Monday, September 2, 2013

Luke 6:42

Let me start by saying I try not to let peoples comments get to me. I've been bullied my whole life, kids at school even family members, I even bully myself. Bullying is something I'm use to.
I say I'm use to it, but that doesn't mean it doesn't hurt.

I haven't written it on this blog, but I've been pretty open with my beliefs on Facebook. In a previous post on here I've mentioned I converted to Judaism. I enjoy my new Jewish faith, but still felt there was something missing.
A friend of mine is Christian and Pagan. I had always been interested in Paganism and nature based beliefs, so I asked her about it. I started doing more research on nature based religions/beliefs and decided that I wanted to be Pagan as well.

This blog post isn't about my beliefs, so I will stop in a moment.

In short, I'm a Jew witch. I'm not Wiccan I follow no Wiccan Rede my craft isn't a religion, its a practice.

So what the blog post is about.

I have an online business (that I will shamelessly plug right now: www.somethingwickedshop.com) where I sell "witchy" things. I'm proud of my talent, I hand carve items, I make jewelry, and I'm lucky enough to have a gift to read tarot. I'm proud of myself, my business and my talents.

I advertise on Facebook, I'm in a few groups for military wives and I some times post my website on those pages (I make sure it's allowed before I post, if it's not, I don't post. I respect the groups rules). I've never had a problem posting my business on these pages. I've had a few run ins with people saying I'm going to hell, but that ended quickly.

Today I posted my business on about 4 Facebook pages. Almost immediately I got attacked for what my business deals with.

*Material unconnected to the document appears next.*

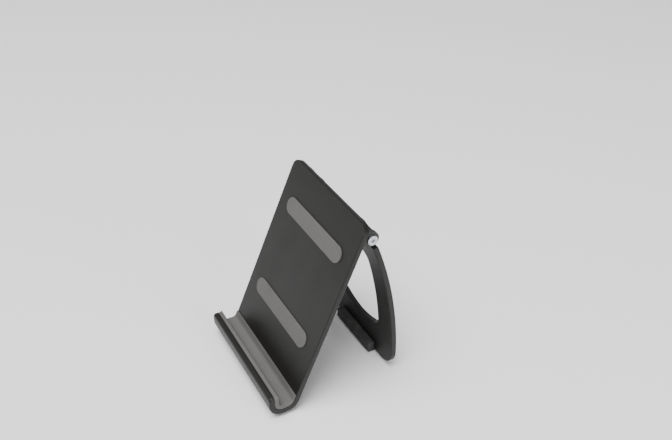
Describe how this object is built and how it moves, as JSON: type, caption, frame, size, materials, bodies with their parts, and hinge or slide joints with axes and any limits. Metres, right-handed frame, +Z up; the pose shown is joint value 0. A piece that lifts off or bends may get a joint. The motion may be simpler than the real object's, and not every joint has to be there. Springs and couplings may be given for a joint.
{
  "type": "tablet stand",
  "caption": "Folding desk stand that leans a tablet in a lined trough, propped by a bowed, windowed leg on friction hinges.",
  "frame": {"origin": "on the table, under the middle of the stand's width and depth", "axes": "+X to the user's right, +Y from the lip at the front to the leg at the back, +Z up"},
  "size_m": [0.1, 0.0988, 0.1326],
  "materials": {
    "black_plastic": "satin black moulded plastic with a very fine grain",
    "bracket_plastic": "matt black glass-filled nylon",
    "soft_grey": "matt mid-grey soft foam rubber",
    "black_rubber": "matt black rubber",
    "steel": "zinc-plated steel",
    "nylon": "natural off-white nylon"
  },
  "bodies": {
    "cradle": {"cradle": "black_plastic", "trough_liner": "soft_grey", "back_pad_lower": "soft_grey", "back_pad_upper": "soft_grey", "front_foot_left": "black_rubber", "front_foot_right": "black_rubber", "hinge_bracket_left": "bracket_plastic", "hinge_bracket_right": "bracket_plastic", "bracket_screws_left": "steel", "bracket_screws_right": "steel", "hinge_pin_left": "steel", "hinge_pin_right": "steel", "friction_washers_left": "nylon", "friction_washers_right": "nylon", "spring_washer_left": "steel", "spring_washer_right": "steel", "lock_nut_left": "steel", "lock_nut_right": "steel"},
    "leg": {"leg": "black_plastic", "leg_bush_left": "nylon", "leg_bush_right": "nylon", "leg_foot": "black_rubber"}
  },
  "joints": [
    {"name": "leg_fold", "type": "hinge", "parent": "cradle", "child": "leg", "pos_m": [0, 0.02735, 0.11886], "axis": [-1, 0, 0], "range_deg": [0, 32.5]}
  ]
}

I will post screen shots of what happened. I have blocked some of the names, the names I have blocked are of dear friends. People who I respect and people who respect me. The names I have not blocked are the "women" who have no respect for me and so I shall not respect their privacy.

The green color is myself.










After  I read this last comment by Nicole, I went upstairs to tell my husband I was ready for dinner, but "they're so mean" came out instead. He asked who I was talking about and I said, "the people on those pages."
He hugged me and a tear or two slipped out of my eyes. He told me to ignore them and I nodded and said "I  try to," as I walked out of his room, he followed me and said, "you know how you think people should just ignore posts they don't agree with? You should do the same." I replied, or attempted to reply with, "I know, but I--." I started sobbing before I could finish the sentence. He said, "Thats what they want, they try to get you to fear them and be intimidated."
"I'm not afraid of them or intimidated by them, but I didnt say anything about them at all, they just attacked me for no reason." I said this through tears.

Reading these comments hurt so much. People are mean, I'm mean some times, I gossip some times, and yes, I even judge people  on occasion, though I try so hard not to.
However, I cannot even begin to comprehend how someone who claims to be Christian can say, "so be hurt all you want, it mans me no differents LOL," Which I roughly translated to, "be hurt all you want, it makes no difference to me."

How? How could you be Christian and no care that what you're saying is hurtful to someone? I have never said anything to anyone with the intent of hurting them.

I don't care if you think what I do is devil work, I don't care if you think I'm going to hell, I don't care if you think I'm evil. I've heard it all before, I know whats true.

None of what I do is "devil work," witches, nor Jews believe in the devil. How can I do his work if I don't believe in him? I also don't believe in your Christian hell. In Judaism, if you go to hell it's for a short amount of time and its not the fire and brimstone your fear based religion teaches. In Judaism hell is a place you go to see what you did wrong, to feel every possible emotion and feeling, to feel such sorrow that you know how terrible what you did was wrong, then you get to be with G-d. And as for you thinking I'm evil, I'm not the one sitting here being so inhumanly mean to someone that I've never met.

If one of us is going to "hell" it's going to be you.

I don't like that I cried about what two immature people said online, but when someone attacks me for no reason it's hard to ignore it.

I feel bad for them, honestly, how can someone have that much hate in their heart?

I did learn one thing today. I have so many great people in my life. The lady covered up in pink and the lady covered in red don't even know me, but they stepped in. Even people not in these posts stood up for me, people on my Facebook.
I was and still am upset about what happened, but at the same time I get to see how lucky I am for these amazing people in my life.

I don't want anyone to read this and think, "wow Christians are douche bags." They're not-not all of them.
In fact almost every single person who stood up for me is Christian. They all accept me and I'm beyond grateful for their friendship.

To those of you who commented on these posts or that commented on my Facebook status earlier, thank you. I wish I could express in words how amazing you all are and how much you mean to me. My heart is overflowing with joy to see how caring and kind all of you are. Thank you, from the bottom of my heart, I appreciate you so much.